> _What is expected_
Restate the span of lines that starts with the line containing "hub_disc();" and ends with the line containing "zip(*points))), Vector(map(max, zip(*points)))", word for word, including both, with nothing else.

======== Provided records ========

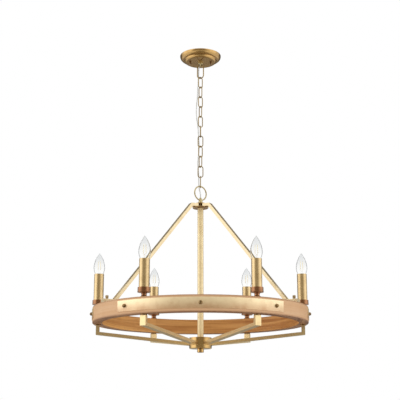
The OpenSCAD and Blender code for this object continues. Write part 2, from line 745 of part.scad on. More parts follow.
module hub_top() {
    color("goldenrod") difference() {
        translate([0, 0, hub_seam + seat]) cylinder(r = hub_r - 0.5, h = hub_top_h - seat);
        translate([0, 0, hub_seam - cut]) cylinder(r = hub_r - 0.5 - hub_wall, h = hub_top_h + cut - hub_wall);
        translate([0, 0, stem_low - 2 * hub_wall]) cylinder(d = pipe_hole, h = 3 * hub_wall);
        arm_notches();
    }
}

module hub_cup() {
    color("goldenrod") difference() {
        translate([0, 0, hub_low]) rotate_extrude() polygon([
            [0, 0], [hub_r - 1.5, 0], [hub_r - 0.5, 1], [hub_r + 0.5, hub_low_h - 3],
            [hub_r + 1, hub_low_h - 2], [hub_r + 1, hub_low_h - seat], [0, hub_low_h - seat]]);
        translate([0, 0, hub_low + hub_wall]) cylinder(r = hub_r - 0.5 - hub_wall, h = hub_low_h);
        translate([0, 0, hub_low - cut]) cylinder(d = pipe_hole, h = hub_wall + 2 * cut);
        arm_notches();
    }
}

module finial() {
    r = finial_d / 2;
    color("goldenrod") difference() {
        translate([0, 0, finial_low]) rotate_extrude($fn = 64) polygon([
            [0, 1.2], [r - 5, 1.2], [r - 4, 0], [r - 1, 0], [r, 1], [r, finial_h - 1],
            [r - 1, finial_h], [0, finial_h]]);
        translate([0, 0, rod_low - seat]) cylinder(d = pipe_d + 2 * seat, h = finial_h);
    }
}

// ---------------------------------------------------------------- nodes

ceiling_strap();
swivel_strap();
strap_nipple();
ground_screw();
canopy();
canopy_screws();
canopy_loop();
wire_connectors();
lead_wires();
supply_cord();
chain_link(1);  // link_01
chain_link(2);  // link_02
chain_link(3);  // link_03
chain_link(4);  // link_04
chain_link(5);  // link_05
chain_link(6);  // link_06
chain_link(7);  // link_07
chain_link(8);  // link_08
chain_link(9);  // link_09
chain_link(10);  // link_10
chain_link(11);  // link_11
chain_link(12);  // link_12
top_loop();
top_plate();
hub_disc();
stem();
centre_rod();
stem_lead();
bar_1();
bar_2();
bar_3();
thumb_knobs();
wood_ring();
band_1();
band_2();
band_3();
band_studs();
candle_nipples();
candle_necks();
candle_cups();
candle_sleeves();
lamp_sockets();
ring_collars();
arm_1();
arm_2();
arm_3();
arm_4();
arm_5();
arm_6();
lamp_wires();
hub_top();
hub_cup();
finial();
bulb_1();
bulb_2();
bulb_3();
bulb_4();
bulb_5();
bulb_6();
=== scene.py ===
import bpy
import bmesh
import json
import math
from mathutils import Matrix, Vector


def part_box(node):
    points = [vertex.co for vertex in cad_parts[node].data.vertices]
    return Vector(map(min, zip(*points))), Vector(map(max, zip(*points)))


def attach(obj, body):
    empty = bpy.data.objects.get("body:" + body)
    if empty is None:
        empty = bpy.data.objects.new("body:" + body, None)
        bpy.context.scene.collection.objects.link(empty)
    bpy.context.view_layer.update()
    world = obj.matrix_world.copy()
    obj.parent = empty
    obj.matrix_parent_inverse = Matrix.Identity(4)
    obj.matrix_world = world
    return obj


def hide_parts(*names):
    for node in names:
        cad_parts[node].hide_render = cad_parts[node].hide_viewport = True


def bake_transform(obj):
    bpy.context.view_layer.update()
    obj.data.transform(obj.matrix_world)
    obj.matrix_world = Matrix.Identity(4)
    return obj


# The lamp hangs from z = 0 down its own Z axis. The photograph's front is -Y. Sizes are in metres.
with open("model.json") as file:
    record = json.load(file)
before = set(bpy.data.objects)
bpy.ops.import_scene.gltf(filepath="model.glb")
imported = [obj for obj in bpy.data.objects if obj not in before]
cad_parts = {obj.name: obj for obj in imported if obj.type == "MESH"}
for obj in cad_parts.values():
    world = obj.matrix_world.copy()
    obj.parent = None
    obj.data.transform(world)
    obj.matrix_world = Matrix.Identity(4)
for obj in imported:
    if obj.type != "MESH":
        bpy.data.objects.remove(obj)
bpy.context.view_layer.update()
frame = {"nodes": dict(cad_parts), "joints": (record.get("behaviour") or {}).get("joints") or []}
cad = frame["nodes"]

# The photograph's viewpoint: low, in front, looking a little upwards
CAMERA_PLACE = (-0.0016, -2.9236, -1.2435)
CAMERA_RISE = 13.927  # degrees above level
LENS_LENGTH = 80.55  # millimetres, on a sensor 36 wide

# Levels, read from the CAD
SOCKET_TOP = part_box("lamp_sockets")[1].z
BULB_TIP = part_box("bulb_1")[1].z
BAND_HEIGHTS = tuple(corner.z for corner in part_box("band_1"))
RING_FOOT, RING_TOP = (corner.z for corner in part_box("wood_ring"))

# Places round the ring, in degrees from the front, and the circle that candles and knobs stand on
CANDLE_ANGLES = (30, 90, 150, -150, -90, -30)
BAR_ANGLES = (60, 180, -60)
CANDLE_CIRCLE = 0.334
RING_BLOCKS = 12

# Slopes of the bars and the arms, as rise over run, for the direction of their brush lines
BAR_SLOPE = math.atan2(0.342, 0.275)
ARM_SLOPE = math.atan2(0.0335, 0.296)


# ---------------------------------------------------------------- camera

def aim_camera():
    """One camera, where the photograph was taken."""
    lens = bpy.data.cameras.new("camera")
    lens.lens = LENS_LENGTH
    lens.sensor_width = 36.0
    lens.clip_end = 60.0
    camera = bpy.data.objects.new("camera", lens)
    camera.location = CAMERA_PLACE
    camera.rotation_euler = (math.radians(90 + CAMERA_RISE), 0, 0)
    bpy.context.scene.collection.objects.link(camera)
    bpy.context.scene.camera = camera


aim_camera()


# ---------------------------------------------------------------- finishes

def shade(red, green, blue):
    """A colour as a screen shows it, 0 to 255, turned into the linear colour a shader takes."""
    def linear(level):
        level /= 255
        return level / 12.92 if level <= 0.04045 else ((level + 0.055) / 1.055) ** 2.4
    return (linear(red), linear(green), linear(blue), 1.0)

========
======== Provided records ========

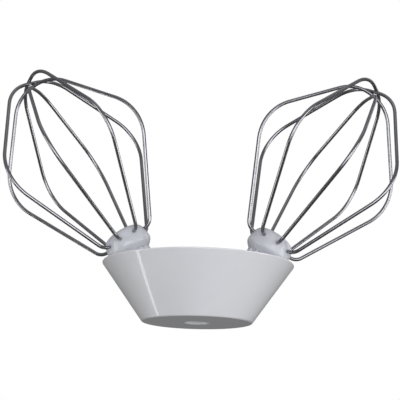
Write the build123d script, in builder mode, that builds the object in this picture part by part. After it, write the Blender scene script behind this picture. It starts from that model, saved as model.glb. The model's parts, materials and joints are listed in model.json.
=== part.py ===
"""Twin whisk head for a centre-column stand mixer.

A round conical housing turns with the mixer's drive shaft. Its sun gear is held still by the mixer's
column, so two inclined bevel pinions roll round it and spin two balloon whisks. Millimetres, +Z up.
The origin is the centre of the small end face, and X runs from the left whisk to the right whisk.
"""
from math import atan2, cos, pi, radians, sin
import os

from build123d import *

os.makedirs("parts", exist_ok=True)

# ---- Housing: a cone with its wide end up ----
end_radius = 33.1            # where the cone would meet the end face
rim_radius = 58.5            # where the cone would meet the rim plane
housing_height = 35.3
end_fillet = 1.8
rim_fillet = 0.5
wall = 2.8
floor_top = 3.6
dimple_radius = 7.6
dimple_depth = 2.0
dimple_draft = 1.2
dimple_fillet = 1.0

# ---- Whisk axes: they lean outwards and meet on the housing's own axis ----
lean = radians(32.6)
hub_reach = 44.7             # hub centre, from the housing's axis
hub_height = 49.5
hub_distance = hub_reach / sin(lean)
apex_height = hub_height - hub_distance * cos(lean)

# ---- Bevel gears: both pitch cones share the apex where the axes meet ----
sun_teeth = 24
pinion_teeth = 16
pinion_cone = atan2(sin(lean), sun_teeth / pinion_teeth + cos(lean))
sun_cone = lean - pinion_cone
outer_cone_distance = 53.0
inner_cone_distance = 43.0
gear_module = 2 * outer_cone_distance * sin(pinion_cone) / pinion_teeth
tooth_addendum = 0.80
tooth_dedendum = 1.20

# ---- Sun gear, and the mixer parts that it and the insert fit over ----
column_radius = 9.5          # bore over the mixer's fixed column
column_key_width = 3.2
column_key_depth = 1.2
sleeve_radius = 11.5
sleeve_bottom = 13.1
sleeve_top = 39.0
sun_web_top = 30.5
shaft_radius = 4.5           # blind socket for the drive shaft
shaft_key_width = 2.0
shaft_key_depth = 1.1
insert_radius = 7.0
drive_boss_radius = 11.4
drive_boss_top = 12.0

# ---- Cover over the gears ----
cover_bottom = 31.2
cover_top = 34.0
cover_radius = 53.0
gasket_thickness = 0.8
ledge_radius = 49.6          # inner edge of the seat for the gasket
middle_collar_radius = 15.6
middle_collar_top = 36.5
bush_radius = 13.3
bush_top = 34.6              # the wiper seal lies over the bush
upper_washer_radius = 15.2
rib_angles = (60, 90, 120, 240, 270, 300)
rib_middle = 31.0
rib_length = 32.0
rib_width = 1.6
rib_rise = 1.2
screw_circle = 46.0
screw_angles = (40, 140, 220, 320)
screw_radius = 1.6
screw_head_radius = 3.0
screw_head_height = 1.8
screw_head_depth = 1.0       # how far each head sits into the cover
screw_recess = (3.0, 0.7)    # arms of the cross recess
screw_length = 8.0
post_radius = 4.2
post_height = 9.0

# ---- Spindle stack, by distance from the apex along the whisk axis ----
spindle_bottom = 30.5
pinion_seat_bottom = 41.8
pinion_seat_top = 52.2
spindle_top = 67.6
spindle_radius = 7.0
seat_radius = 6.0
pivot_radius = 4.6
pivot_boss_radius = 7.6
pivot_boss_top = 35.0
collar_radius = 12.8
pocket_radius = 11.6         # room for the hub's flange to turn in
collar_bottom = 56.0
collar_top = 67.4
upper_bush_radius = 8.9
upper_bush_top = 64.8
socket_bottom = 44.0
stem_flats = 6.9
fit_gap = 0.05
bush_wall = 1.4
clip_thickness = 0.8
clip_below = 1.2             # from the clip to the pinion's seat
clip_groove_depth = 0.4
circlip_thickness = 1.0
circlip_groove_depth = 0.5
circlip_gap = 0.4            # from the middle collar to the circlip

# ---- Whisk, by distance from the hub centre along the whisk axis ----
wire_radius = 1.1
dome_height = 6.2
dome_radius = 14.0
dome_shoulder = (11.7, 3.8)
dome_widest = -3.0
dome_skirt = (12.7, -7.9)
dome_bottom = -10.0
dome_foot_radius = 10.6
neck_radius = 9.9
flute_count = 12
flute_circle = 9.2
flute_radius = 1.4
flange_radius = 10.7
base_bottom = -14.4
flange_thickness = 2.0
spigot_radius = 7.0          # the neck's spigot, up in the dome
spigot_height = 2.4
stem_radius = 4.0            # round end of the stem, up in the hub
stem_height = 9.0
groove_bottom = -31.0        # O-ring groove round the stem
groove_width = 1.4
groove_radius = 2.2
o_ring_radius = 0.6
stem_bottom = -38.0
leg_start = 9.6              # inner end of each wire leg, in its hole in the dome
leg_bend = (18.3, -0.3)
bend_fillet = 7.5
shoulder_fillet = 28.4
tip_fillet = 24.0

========

> _Correct response_
hub_disc();
stem();
centre_rod();
stem_lead();
bar_1();
bar_2();
bar_3();
thumb_knobs();
wood_ring();
band_1();
band_2();
band_3();
band_studs();
candle_nipples();
candle_necks();
candle_cups();
candle_sleeves();
lamp_sockets();
ring_collars();
arm_1();
arm_2();
arm_3();
arm_4();
arm_5();
arm_6();
lamp_wires();
hub_top();
hub_cup();
finial();
bulb_1();
bulb_2();
bulb_3();
bulb_4();
bulb_5();
bulb_6();
=== scene.py ===
import bpy
import bmesh
import json
import math
from mathutils import Matrix, Vector


def part_box(node):
    points = [vertex.co for vertex in cad_parts[node].data.vertices]
    return Vector(map(min, zip(*points))), Vector(map(max, zip(*points)))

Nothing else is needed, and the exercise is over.